Check each line of the listing below for the string "this", and copy the ones that have it.

:: Data shown ::
****
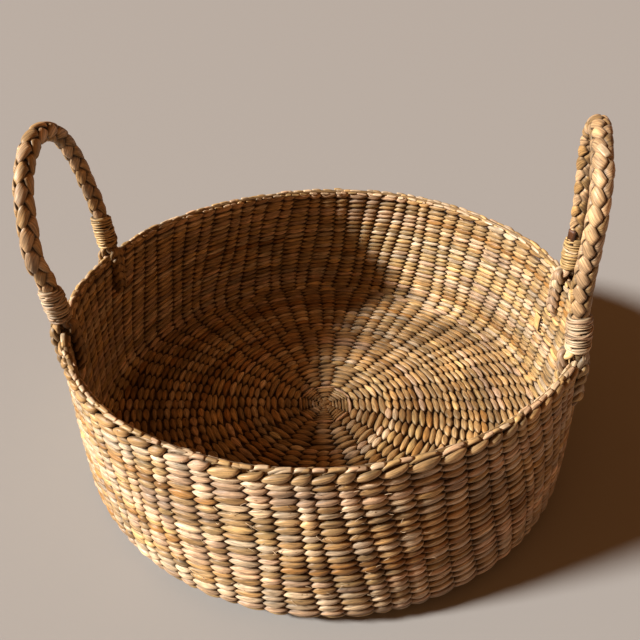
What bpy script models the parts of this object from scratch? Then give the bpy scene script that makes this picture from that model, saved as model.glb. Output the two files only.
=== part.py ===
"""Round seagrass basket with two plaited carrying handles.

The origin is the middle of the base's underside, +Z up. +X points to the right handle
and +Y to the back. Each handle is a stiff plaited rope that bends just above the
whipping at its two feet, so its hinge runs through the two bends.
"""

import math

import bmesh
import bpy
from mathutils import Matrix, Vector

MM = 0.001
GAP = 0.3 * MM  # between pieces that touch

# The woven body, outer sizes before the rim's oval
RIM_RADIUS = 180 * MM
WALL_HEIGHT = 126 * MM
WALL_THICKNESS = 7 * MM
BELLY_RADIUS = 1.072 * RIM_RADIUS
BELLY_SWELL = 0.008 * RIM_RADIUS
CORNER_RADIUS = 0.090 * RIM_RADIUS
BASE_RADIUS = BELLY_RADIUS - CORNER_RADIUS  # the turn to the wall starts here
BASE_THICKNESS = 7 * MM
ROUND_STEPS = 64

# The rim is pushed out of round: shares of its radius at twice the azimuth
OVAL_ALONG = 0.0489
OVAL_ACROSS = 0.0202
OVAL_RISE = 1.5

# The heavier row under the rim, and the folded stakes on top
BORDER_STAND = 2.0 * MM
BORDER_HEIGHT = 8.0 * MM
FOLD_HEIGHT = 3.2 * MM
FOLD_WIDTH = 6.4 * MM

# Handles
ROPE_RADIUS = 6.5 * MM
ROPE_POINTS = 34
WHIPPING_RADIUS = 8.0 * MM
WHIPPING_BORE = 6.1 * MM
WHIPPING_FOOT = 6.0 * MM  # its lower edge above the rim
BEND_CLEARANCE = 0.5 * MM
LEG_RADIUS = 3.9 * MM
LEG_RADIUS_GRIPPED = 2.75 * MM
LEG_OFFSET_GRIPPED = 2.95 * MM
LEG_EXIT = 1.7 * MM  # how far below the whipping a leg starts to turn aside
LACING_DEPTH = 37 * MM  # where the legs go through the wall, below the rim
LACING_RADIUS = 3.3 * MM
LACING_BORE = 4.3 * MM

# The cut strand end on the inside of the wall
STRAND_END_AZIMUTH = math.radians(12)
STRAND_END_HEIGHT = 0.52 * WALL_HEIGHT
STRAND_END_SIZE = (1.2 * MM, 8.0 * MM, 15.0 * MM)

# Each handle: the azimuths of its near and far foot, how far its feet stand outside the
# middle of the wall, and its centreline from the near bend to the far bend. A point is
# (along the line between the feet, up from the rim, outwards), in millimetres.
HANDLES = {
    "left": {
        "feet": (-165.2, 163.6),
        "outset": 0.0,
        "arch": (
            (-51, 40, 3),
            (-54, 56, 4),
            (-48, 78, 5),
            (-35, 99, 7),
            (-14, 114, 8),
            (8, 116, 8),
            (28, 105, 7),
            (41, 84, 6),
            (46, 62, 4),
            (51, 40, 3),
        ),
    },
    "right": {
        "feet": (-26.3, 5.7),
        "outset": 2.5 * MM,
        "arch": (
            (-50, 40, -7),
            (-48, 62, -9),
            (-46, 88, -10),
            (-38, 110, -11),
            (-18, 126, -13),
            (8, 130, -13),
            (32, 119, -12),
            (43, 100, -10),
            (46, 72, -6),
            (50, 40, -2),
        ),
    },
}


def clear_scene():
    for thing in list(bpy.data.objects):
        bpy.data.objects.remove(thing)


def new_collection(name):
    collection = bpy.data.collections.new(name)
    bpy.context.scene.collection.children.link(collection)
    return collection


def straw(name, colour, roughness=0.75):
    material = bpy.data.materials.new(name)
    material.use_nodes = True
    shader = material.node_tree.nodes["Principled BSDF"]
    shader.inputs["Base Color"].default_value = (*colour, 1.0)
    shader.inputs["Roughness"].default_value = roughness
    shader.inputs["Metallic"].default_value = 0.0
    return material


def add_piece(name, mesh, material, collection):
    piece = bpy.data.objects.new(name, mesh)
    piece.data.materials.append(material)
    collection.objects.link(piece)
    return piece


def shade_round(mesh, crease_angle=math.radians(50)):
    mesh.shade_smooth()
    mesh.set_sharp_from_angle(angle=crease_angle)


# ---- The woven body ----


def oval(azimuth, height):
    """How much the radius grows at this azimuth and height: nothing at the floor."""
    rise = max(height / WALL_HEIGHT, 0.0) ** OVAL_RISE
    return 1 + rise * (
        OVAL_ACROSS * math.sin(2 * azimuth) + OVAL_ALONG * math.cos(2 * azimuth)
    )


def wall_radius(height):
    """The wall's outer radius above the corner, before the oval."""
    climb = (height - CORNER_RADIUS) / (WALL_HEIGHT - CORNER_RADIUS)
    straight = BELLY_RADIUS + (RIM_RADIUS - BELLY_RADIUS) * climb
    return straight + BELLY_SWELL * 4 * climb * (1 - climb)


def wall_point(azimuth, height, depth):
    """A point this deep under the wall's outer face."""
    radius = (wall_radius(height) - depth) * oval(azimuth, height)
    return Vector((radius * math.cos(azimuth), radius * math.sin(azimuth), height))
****
:: Task output ::
What bpy script models the parts of this object from scratch? Then give the bpy scene script that makes this picture from that model, saved as model.glb. Output the two files only.
    """How much the radius grows at this azimuth and height: nothing at the floor."""
    """A point this deep under the wall's outer face."""